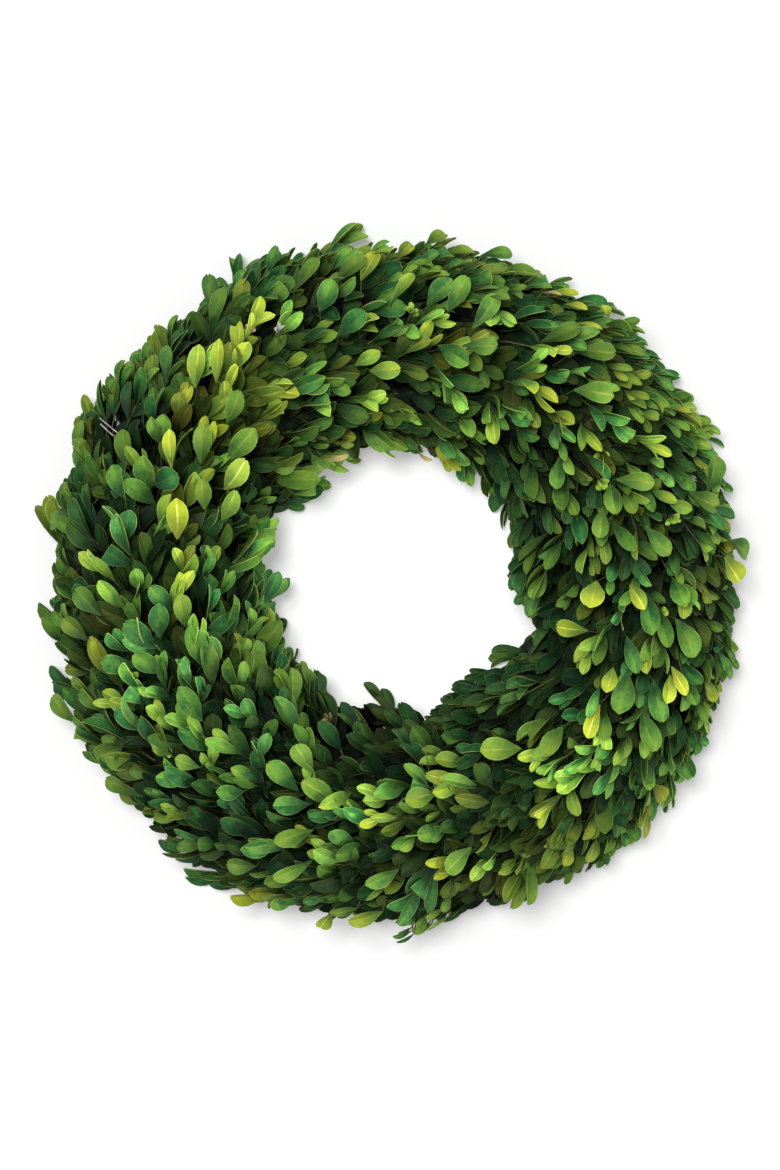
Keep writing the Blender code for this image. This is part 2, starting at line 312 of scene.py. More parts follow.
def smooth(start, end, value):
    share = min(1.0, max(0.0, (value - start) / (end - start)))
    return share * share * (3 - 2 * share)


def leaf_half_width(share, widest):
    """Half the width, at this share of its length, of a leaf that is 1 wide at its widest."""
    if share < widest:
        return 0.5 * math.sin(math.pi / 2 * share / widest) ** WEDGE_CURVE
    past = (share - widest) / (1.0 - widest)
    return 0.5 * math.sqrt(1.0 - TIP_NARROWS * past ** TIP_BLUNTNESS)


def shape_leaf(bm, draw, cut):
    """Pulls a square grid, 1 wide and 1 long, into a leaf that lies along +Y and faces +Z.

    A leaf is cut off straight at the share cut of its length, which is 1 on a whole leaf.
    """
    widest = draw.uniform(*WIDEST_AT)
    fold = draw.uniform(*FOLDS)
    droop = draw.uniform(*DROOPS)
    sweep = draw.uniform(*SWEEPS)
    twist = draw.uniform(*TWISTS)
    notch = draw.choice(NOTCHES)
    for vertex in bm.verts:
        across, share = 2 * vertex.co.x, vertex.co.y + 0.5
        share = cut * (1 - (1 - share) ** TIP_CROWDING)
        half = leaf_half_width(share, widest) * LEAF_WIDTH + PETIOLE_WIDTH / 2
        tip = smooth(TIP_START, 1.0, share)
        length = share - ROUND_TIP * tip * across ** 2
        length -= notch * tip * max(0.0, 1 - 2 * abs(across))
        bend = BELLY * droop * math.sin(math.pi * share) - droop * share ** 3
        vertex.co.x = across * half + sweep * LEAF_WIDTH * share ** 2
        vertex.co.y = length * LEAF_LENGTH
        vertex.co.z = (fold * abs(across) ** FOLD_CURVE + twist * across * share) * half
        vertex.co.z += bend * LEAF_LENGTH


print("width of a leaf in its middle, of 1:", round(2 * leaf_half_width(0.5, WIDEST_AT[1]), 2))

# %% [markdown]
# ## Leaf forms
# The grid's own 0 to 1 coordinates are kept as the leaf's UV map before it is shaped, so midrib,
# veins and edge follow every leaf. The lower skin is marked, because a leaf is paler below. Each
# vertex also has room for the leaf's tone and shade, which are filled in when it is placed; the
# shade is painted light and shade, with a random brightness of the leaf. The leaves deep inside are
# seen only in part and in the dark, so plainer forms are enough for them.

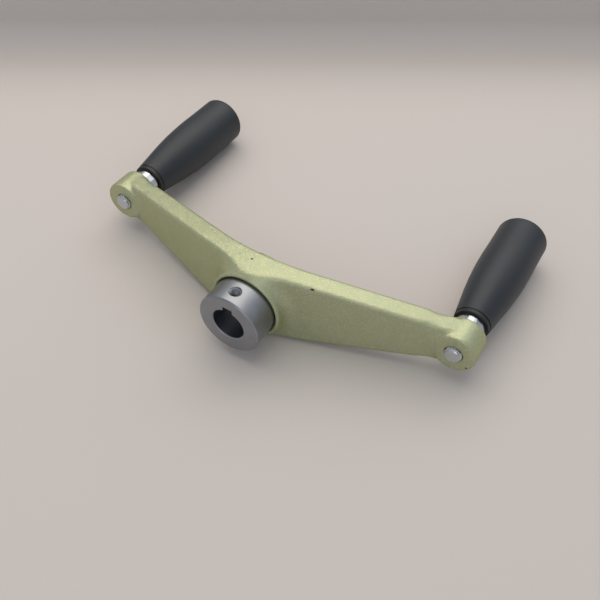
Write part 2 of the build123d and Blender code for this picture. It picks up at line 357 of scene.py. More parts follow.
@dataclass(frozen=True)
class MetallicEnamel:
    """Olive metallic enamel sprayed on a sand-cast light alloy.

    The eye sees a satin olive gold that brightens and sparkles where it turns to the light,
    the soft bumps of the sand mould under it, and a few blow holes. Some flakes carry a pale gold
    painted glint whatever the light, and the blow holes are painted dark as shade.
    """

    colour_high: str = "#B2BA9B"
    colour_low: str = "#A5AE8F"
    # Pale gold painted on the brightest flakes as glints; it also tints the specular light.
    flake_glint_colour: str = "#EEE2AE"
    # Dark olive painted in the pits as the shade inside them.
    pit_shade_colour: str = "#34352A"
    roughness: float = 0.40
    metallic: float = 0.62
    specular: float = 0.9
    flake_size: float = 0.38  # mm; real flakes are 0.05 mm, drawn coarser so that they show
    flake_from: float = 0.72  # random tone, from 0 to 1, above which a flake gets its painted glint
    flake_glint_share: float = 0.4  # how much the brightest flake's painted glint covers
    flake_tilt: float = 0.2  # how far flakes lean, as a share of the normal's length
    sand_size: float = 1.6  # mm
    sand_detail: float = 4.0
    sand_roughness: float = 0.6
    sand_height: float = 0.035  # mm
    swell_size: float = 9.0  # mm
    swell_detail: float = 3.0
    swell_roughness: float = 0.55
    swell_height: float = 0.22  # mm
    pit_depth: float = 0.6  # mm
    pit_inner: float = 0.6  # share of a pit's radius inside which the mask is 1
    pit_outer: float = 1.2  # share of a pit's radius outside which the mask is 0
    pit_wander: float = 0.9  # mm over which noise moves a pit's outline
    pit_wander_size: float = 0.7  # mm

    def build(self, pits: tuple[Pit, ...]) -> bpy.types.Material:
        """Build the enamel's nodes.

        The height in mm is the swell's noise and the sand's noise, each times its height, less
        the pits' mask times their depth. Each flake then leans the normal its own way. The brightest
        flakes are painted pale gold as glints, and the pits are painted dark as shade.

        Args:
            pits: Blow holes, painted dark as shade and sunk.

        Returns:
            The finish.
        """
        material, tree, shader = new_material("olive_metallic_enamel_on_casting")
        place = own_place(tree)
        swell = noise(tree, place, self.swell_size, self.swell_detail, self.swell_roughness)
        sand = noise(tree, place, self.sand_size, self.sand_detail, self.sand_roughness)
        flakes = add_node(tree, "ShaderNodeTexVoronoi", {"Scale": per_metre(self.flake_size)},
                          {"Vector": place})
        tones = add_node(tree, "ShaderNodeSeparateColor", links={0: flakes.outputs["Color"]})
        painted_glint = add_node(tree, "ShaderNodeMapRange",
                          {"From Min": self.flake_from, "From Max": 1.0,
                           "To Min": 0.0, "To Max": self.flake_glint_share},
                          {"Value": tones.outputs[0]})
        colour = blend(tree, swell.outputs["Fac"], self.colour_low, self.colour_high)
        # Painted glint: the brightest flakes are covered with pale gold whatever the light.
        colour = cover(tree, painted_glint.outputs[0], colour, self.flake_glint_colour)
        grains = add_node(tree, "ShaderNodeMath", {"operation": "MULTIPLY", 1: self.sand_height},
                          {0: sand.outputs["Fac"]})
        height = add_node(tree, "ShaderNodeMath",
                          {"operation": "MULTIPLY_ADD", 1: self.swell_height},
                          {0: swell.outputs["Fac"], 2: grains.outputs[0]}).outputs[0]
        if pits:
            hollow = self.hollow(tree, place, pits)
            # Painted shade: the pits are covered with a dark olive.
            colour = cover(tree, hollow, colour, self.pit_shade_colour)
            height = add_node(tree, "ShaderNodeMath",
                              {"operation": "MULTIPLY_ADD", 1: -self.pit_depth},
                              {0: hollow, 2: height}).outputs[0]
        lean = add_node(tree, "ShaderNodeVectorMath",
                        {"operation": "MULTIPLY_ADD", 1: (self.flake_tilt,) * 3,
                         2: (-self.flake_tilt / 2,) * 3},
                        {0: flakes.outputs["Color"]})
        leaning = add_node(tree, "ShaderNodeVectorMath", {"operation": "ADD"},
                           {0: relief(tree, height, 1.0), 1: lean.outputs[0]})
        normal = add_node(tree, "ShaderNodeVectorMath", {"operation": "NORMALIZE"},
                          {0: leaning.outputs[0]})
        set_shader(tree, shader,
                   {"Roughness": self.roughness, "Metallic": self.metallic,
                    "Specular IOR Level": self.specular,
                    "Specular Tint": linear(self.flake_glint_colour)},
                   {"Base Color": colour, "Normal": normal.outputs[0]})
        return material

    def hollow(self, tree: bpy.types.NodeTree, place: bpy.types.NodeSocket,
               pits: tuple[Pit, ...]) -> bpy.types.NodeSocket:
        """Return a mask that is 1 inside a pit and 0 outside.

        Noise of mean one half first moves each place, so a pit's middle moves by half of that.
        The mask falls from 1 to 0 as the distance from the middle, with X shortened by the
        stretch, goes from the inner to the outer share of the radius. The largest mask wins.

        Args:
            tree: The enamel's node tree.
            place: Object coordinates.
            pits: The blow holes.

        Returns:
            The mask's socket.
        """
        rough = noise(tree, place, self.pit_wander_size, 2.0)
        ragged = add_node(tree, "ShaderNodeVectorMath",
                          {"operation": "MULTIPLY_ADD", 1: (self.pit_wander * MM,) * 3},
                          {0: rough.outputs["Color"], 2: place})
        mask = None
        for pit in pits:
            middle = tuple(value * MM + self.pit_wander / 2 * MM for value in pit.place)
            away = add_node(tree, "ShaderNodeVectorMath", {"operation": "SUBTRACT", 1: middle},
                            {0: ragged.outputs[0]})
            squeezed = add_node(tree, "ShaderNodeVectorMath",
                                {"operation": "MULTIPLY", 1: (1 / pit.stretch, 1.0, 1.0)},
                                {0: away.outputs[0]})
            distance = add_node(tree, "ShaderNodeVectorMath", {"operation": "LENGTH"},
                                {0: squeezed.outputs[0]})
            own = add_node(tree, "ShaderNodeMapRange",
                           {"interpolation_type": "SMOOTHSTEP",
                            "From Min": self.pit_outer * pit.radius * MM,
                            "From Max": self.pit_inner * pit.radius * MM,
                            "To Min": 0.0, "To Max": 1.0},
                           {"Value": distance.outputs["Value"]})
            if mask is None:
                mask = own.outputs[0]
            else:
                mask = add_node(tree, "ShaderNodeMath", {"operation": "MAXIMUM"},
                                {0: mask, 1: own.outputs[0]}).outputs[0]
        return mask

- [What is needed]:
Your answer consists solely of the lines from the top of the records above through the line that contains "leaf_half_width(0.5, WIDEST_AT[1]), 2))", each echoed exactly.

- [Result below]:
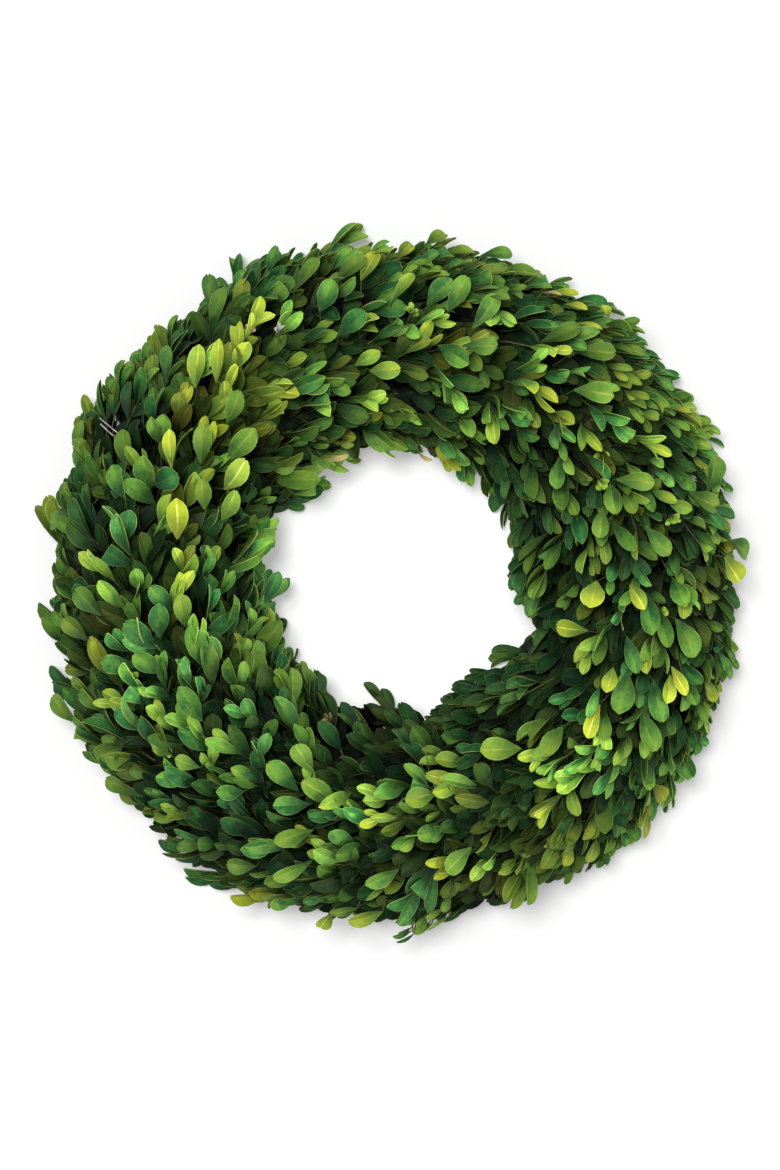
Keep writing the Blender code for this image. This is part 2, starting at line 312 of scene.py. More parts follow.
def smooth(start, end, value):
    share = min(1.0, max(0.0, (value - start) / (end - start)))
    return share * share * (3 - 2 * share)


def leaf_half_width(share, widest):
    """Half the width, at this share of its length, of a leaf that is 1 wide at its widest."""
    if share < widest:
        return 0.5 * math.sin(math.pi / 2 * share / widest) ** WEDGE_CURVE
    past = (share - widest) / (1.0 - widest)
    return 0.5 * math.sqrt(1.0 - TIP_NARROWS * past ** TIP_BLUNTNESS)


def shape_leaf(bm, draw, cut):
    """Pulls a square grid, 1 wide and 1 long, into a leaf that lies along +Y and faces +Z.

    A leaf is cut off straight at the share cut of its length, which is 1 on a whole leaf.
    """
    widest = draw.uniform(*WIDEST_AT)
    fold = draw.uniform(*FOLDS)
    droop = draw.uniform(*DROOPS)
    sweep = draw.uniform(*SWEEPS)
    twist = draw.uniform(*TWISTS)
    notch = draw.choice(NOTCHES)
    for vertex in bm.verts:
        across, share = 2 * vertex.co.x, vertex.co.y + 0.5
        share = cut * (1 - (1 - share) ** TIP_CROWDING)
        half = leaf_half_width(share, widest) * LEAF_WIDTH + PETIOLE_WIDTH / 2
        tip = smooth(TIP_START, 1.0, share)
        length = share - ROUND_TIP * tip * across ** 2
        length -= notch * tip * max(0.0, 1 - 2 * abs(across))
        bend = BELLY * droop * math.sin(math.pi * share) - droop * share ** 3
        vertex.co.x = across * half + sweep * LEAF_WIDTH * share ** 2
        vertex.co.y = length * LEAF_LENGTH
        vertex.co.z = (fold * abs(across) ** FOLD_CURVE + twist * across * share) * half
        vertex.co.z += bend * LEAF_LENGTH


print("width of a leaf in its middle, of 1:", round(2 * leaf_half_width(0.5, WIDEST_AT[1]), 2))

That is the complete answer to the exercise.